1964 wurde Gundermann mit der Arbeit Händelrenaissance – Händels Rolle als Aufklärer zum Doktor der Philosophie promoviert. Sie trat mit weiteren Publikationen über Georg Friedrich Händel hervor, die internationale Beachtung fanden, und erhielt dafür 1969 zusammen mit Walther Siegmund-Schultze für „ihren Anteil an den bedeutenden Leistungen auf dem Gebiet der Händelforschung und Händelpflege“ den Nationalpreis der DDR III. Klasse für Kunst und Literatur.
1970 erkannte die ZPKK der SED ihre Parteimitgliedschaft rückwirkend bis 1919 an.
Ehrungen
- 1959 Lessing-Preis
- 1959 Händel-Preis des Bezirks Halle (Saale)
- 1969 Nationalpreis der DDR
Werke (Auswahl)
- Sabotage im Lager Auschwitz. In: Politische Information 13, Stockholm 1945.
- Der Humanist Arnold Zweig. Berlin 1955.
- Händel-Renaissance. Berlin 1960/69.
- Lebendiges Erbe. Reden und Aufsätze zur Kunst und Literatur. Leipzig 1972.
Literatur
- Michael F. Scholz: Gundermann, Marianne. In: Wer war wer in der DDR? 5. Ausgabe. Band 1. Ch. Links, Berlin 2010, ISBN 978-3-86153-561-4.
- Michael F. Scholz: Skandinavische Erfahrungen gewünscht? Stuttgart 2000, ISBN 978-3-515-07651-7.

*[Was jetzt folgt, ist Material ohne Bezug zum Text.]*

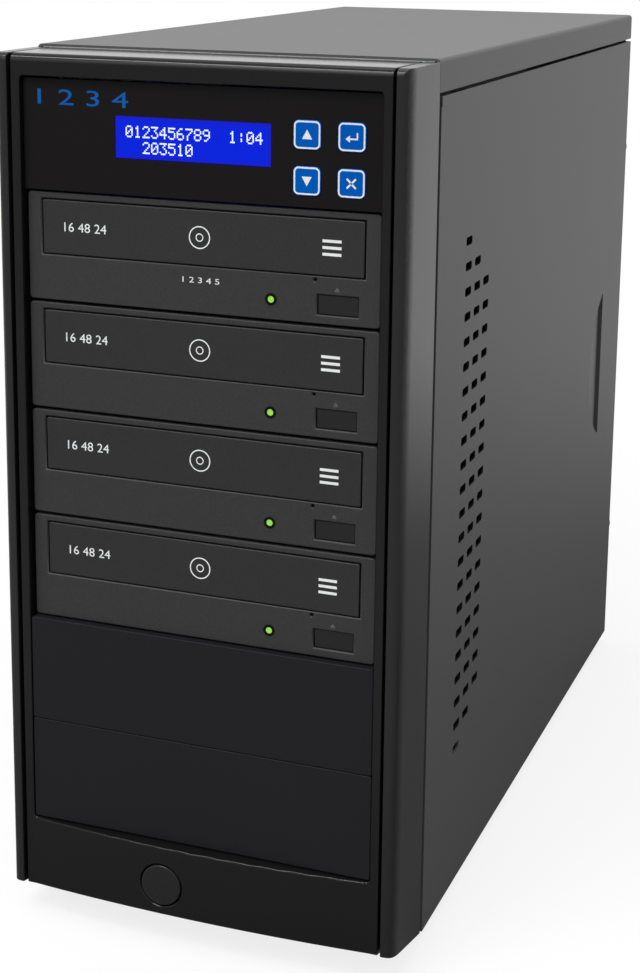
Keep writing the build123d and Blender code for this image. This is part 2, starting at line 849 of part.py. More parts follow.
def make_spindle(number, floor):
    """The turntable that spins the disc, on its shaft in the motor."""
    table_low = floor + motor_top + tray_clearance
    with BuildPart() as spindle:
        for low, high, radius in (
            (floor + shaft_end, table_low, shaft_radius),
            (table_low, table_low + turntable_height, turntable_radius),
            (table_low + turntable_height, floor + hub_top, hub_radius),
        ):
            with BuildSketch(Plane.XY.offset(low)):
                with Locations((0, face_y + disc_centre)):
                    Circle(radius)
            extrude(amount=high - low)
        hub_rim = edges().filter_by(GeomType.CIRCLE).group_by(Axis.Z)[-1]
        chamfer(hub_rim, 0.8)
    keep(spindle, f"drive_{number}_spindle")


def make_drive_lights():
    """The light pipes of all drives, one in each bezel."""
    with BuildPart() as drive_leds:
        for number in range(drive_count):
            z = drive_floor(first_drive_bay + number) + led_z
            rod((face_y, face_y + led_length), led_radius, led_x, z)
    keep(drive_leds, "drive_leds")


def make_blank_cover(name, bay):
    """A plain cover over an empty bay, with a skirt that grips the opening."""
    width = opening_width - 2 * blank_gap
    height = bay_pitch - blank_gap
    front = face_y - blank_face
    with BuildPart() as blank_cover:
        with BuildSketch(facing(front)):
            with Locations((0, bay_middle(bay))):
                RectangleRounded(width, height, blank_corner)
        extrude(amount=-blank_skirt)
        fillet(faces().sort_by(Axis.Y)[0].edges(), 0.3)
        with BuildSketch(facing(front + blank_wall)):
            with Locations((0, bay_middle(bay))):
                Rectangle(width - 2 * blank_wall, height - 2 * blank_wall)
        extrude(amount=blank_wall - blank_skirt, mode=Mode.SUBTRACT)
    keep(blank_cover, name)


# ---- Control panel ----------------------------------------------------------------------------------------
def key_places():
    """Name, X and Z of each key."""
    middle = bay_middle(0)
    left, right = key_columns
    high, low = key_rows
    return (
        ("key_up", left, middle + high),
        ("key_enter", right, middle + high),
        ("key_down", left, middle + low),
        ("key_escape", right, middle + low),
    )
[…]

- Marianne Gundermann. In: Hermann Weber, Andreas Herbst: Deutsche Kommunisten. Biographisches Handbuch 1918 bis 1945. 2., überarbeitete und stark erweiterte Auflage. Karl Dietz, Berlin 2008, ISBN 978-3-320-02130-6.
Einzelnachweise
- Michael F. Scholz: Skandinavische Erfahrungen erwünscht? Franz Steiner Verlag, Stuttgart 2000, ISBN 9783515076517, S. 153.